I’ll come back, I say to myself, come back without Dan, I’ll lay a wreath here, say a prayer. But part of me knows I won’t, that I can’t stand the empathy and I go nowhere without Dan. So I carry the pain home with me, a sharp hurt in my solar plexus. I know a million squirrels die every day. I know I can’t save everyone. But it’s the story here that hurts – her innocent love of her life, and trust in this bit of the wild. And the callous taking of it all from her, like it was nothing.
I send you my love, little tree-dweller…shadow-tail, iora glas, atchidamoy…clever one, tail -in- the- air. You deserved much better.
I carry you with me, now too. I keep your memory within.

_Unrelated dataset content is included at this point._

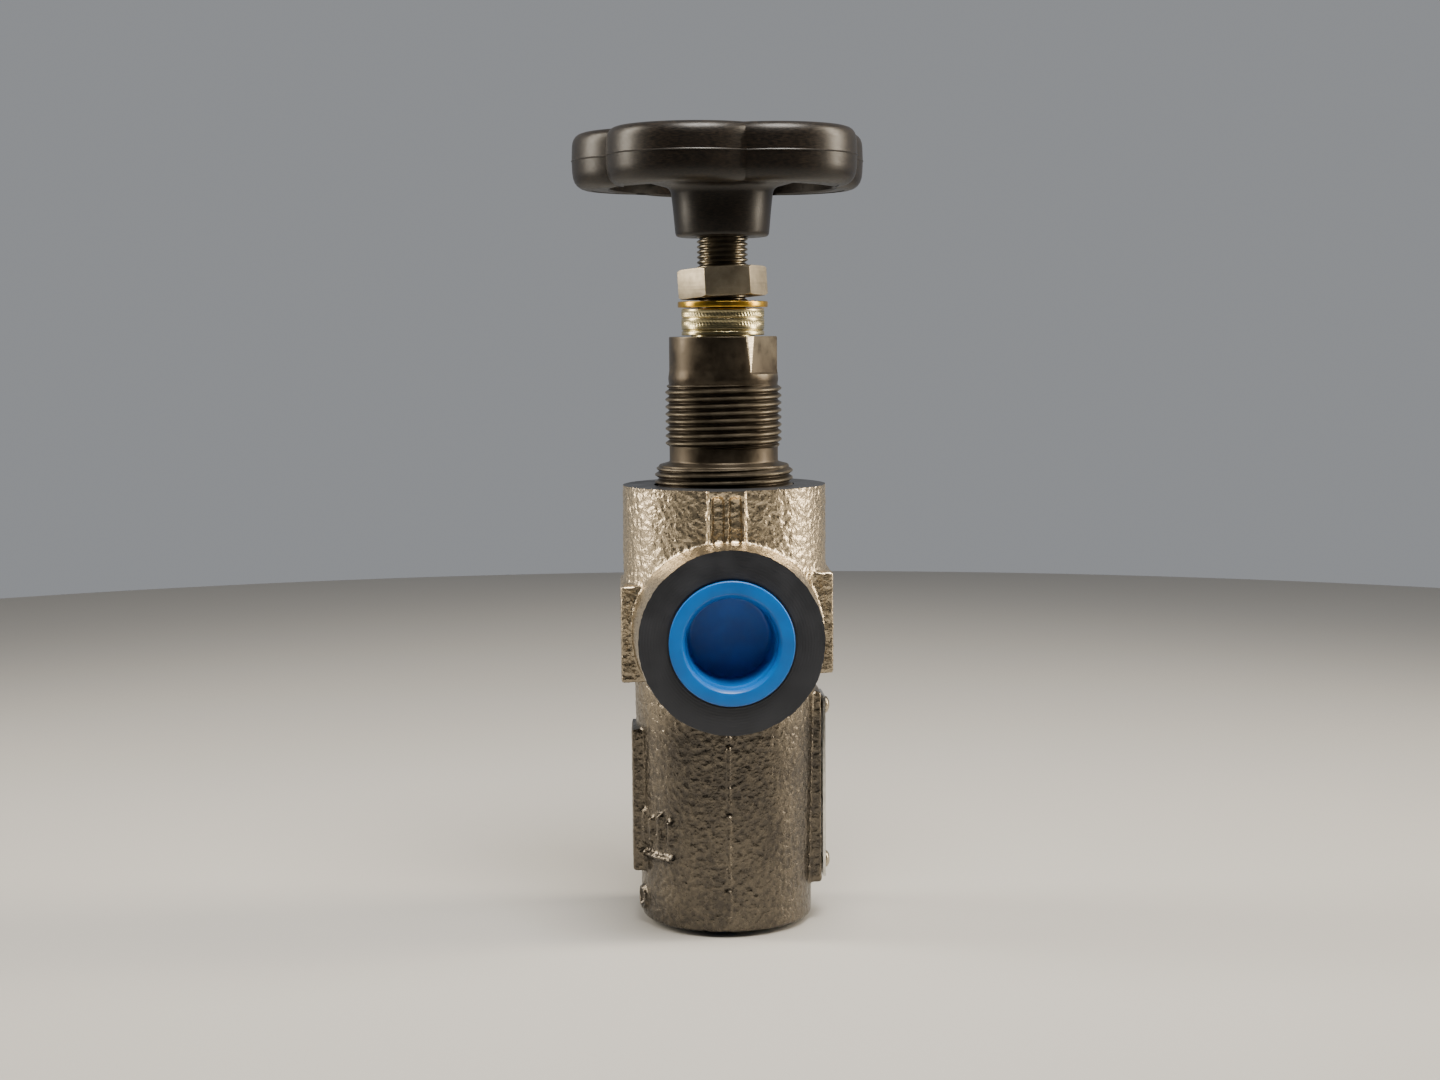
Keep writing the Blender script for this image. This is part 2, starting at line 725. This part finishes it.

2 thoughts on “Goodbye, Shadow-tail”
Dear Cat, it is so touching, it is a beautiful post. I share with you the joy of awareness and the pain of one more beautiful life lost by the hands of mean and stupid persons. Writings like these, even so sad, help as reminders to keep our souls on the other side of things, on the side of nature and its treasures.
Beyond understanding, really. Desperate for food, the hunt is essential, but when the hunt becomes about the kill alone, then there is something amiss in the world. 😦
I feel your hurt. Especially happening so close to home. It must feel like this person has invaded your space and violated a life which was encompassed in that safe zone. Take the time to do a little ritual, no need to do it at the site, but can do something at home to witness and remember the life of this family, senselessly lost.